Sunday, May 12, 2013

Mom and Music

Since Gray and Tanner have come along my thoughts on Mother's day tend to focus mostly on Michele.  But still, every year, my thoughts come back to my mom as well.  I suppose they linger there most days for at least a bit.  Even after 16 years I still have trouble coming to terms some times with the notion she is gone, but that is another post for another day.

Today, Mother's Day, has me thinking about how, for me, music helped me get through those first days when she passed away. I was not with her when she passed.  I was in fact on the other side of the country, and when the news reached me, the distance I felt was difficult to resolve emotionally.  It happens.  Time is what it is and life moves us as it must, but still, even now, I feel detached in some ways since I was not there.

There was one thing though that helped me to retain a kind of connection.  It may seem strange at first as I describe it, but the potency of the experience has in many ways informed every musical decision I have made since.  Perhaps every decision, musical or not.

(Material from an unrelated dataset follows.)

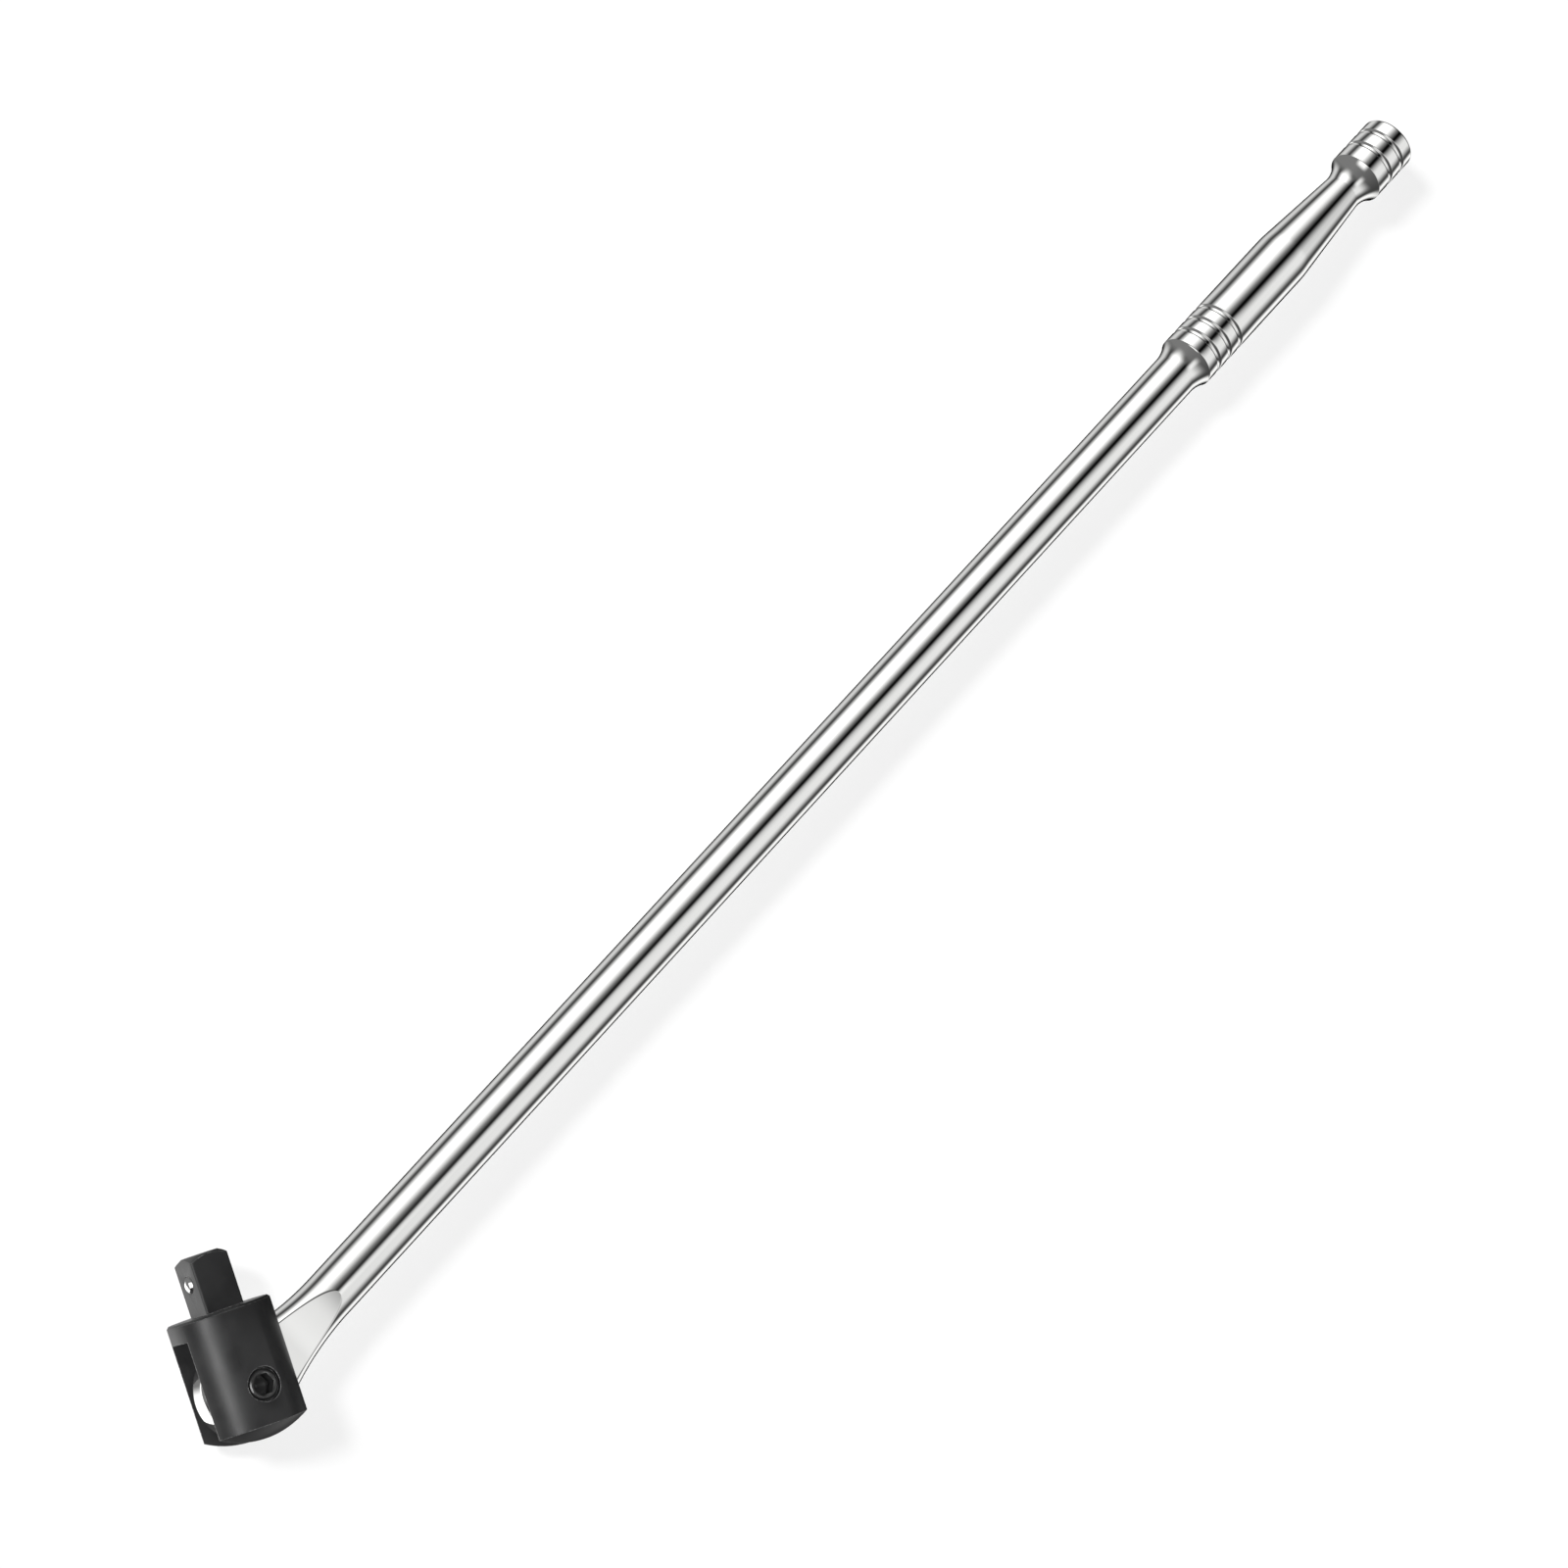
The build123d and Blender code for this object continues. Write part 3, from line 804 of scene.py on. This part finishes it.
cards = [
    card(1.42, (-14, 20, 36, 75), (-0.06, 0.52, N, N), (0.38, 45.0)),  # long white softbox, +Y side
    card(0.11, (46, 64, 70, 86), (0.15, 0.40, N, N)),                  # its dim border
    card(0.80, (88, 126, 142, 178), (-0.10, 0.46, N, N)),              # long grey softbox, -Y side
    card(0.64, (88, 102, 104, 124), (-0.22, 0.12, 0.26, 0.60)),        # small card overhead
    card(1.00, (30, 52, 70, 94), (-1.00, -0.76, -0.54, -0.30)),        # card behind the head
    card(0.62, (-78, -50, -42, -15), (0.10, 0.38, N, N)),              # floor bounce, +Y side
    card(1.02, (-177, -157, -151, -131), (-0.40, 0.30, N, N)),         # floor bounce, -Y side
    card(1.40, (-135, -115, -55, -40), (N, N, -0.38, -0.18)),          # bright floor before the head
]
for c in cards:
    total = math_node(nt, "ADD", total, c)
# nothing stands past the end of the bar but one small card square to it
total = mul(total, ramp(nt, DX, 0.64, 0.82, 1.0, 0.04))
total = mul(total, ramp(nt, DX, -0.96, -0.87, 0.32, 1.0))
total = math_node(nt, "ADD", total, ramp(nt, DX, 0.980, 0.996, 0.0, 0.34))
nt.links.new(total, bg.inputs["Strength"])
bg.inputs["Color"].default_value = (1.0, 1.0, 0.992, 1)


def sun(name, direction, strength, angle, glossy=False):
    """direction is where the light comes from."""
    li = bpy.data.lights.new(name, "SUN")
    li.energy, li.angle = strength, radians(angle)
    ob = new_object(name, li)
    ob.rotation_mode = "QUATERNION"
    ob.rotation_quaternion = Vector(direction).to_track_quat("Z", "Y")
    ob.visible_glossy = glossy
    return ob


# the floor is evenly lit; only the key throws a shadow, a faint one
world.cycles_visibility.diffuse = False
sun("fill", (0.0, 0.0, 1.0), 3.12, 30).data.use_shadow = False
sun("key", (-0.41, 0.615, 0.674), 0.93, 11)


def strip(name, direction, distance, size, power, receivers):
    """Rectangular light that only the receivers see; the floor does not shade it."""
    li = bpy.data.lights.new(name, "AREA")
    li.shape, li.size, li.size_y, li.energy = "RECTANGLE", size[0], size[1], power
    ob = new_object(name, li)
    z = Vector(direction).normalized()
    x = Vector((cos(HEAD_ANGLE), sin(HEAD_ANGLE), 0))
    x = (x - z * x.dot(z)).normalized()
    y = z.cross(x)
    ob.matrix_world = Matrix.Translation(HINGE * 0.001 + distance * z) @ Matrix((x, y, z)).transposed().to_4x4()
    ob.visible_camera = False
    ob.light_linking.receiver_collection = receivers
    ob.light_linking.blocker_collection = BLOCKERS
    return ob


HEAD_ONLY = bpy.data.collections.new("head_only")
BALL_ONLY = bpy.data.collections.new("ball_only")
BALL_ONLY.objects.link(bpy.data.objects["ball"])
BLOCKERS = bpy.data.collections.new("blockers")
for name in ("head", "screw"):
    HEAD_ONLY.objects.link(bpy.data.objects[name])
for name in ("head", "screw", "ball", "handle"):
    BLOCKERS.objects.link(bpy.data.objects[name])
a = radians(30)
strip("head_strip", (-sin(HEAD_ANGLE) * cos(a), cos(HEAD_ANGLE) * cos(a), sin(a)), 1.2, (1.1, 0.30), 13.0, HEAD_ONLY)
strip("floor_glow", (-0.10, 0.50, -0.86), 1.0, (2.6, 2.2), 14.0, HEAD_ONLY)
strip("foot_card", (-0.475, -0.748, 0.458), 1.2, (0.8, 0.8), 6.0, HEAD_ONLY)
strip("ball_card", (-0.80, 0.42, 0.46), 0.6, (0.60, 0.52), 1.5, BALL_ONLY)

# ------------------------------------------------------------------ camera
cam_data = bpy.data.cameras.new("camera")
cam_data.sensor_width = 36.0
cam_data.lens = 138.22
cam_data.clip_start, cam_data.clip_end = 0.05, 50
camera = new_object("camera", cam_data)
cr, cu, cb = Vector((0.59521, -0.64086, 0.48479)), Vector((0.64703, 0.73998, 0.18380)), Vector((-0.47652, 0.20428, 0.85510))
camera.matrix_world = Matrix.Translation((-0.64830, 0.37179, 1.63325)) @ Matrix((cr, cu, cb)).transposed().to_4x4()
scene.camera = camera

scene.view_settings.view_transform = "Standard"
scene.view_settings.look = "None"

bpy.context.view_layer.update()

A little more than a year before she passed I wrote a large scale orchestra piece called "Last Dance."  It was not a brilliant piece, though it did win some, mostly inconsequential, small competitions; but it was a good piece in concept.  I was very lucky, and humbled, that the University of Arizona allowed me to conduct the piece in performance, twice, as part of a student music festival.  It was a fantastic experience, though I was, to be fair, in a state of mentally and emotionally misplaced arrogance that I certainly did not appreciate its true significance at the time.

In any case, the performances were recorded and I as able to play those for my mother on a visit soon after.  She was already well in the throws of the brain cancer, but I recall how she watched the video quite intently - it required a lot of her limited focus, and she was already unable to speak much, if at all, very well - but she smiled and held my hand and for a time seemed happy.

When she passed, and I returned back home for the funeral, I asked my brother Andy to talk me though her last minutes as he had been there and I was curious to know.  As he began to tell me of those last hours, minutes, and moments, the music from "Last Dance" came flooding into my head like a detailed sound track full of every subtle nuance I could have imagined.

I have no doubt that I was projecting my own need onto the purpose of the music, but even so, it was clear to me that when given the chance music can tap into things that we otherwise would overlook.

The music gave me solace.  It allowed me to come to terms and peace with what was otherwise unbearable.  To this day it still holds me in a kind of spiritual comfort, keeping me close to my mom, God and my own sole.

That musical connection is in many ways just one of the many things my mother gave me.  Even at the end, she still was looking out for me.  Helping me.  Loving me.  It is still a fantastic gift that I treasure daily.